→ SUPPLIED INFORMATION:
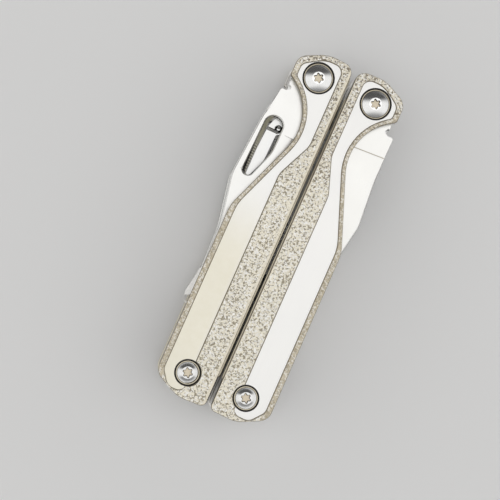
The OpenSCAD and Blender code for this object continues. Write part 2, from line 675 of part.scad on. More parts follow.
==
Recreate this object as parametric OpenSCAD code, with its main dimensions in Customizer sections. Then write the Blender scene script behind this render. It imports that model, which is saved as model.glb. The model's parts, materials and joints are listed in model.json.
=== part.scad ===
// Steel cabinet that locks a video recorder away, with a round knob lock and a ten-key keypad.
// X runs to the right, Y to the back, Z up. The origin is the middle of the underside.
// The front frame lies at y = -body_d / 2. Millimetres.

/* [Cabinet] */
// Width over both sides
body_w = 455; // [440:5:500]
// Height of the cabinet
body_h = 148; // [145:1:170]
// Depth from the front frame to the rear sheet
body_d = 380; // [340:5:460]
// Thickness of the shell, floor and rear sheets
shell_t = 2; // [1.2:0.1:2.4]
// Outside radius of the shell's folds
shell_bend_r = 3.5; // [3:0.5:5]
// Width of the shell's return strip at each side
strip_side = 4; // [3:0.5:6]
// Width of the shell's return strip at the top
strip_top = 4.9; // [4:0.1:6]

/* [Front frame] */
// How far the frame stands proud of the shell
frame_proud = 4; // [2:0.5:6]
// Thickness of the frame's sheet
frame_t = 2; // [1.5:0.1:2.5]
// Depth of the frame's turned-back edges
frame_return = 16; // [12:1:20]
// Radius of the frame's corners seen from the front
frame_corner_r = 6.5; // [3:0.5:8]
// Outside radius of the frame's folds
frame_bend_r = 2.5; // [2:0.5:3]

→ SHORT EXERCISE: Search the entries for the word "from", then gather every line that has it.

→ EXERCISE RESPONSE:
The OpenSCAD and Blender code for this object continues. Write part 2, from line 675 of part.scad on. More parts follow.
// Depth from the front frame to the rear sheet
// Radius of the frame's corners seen from the front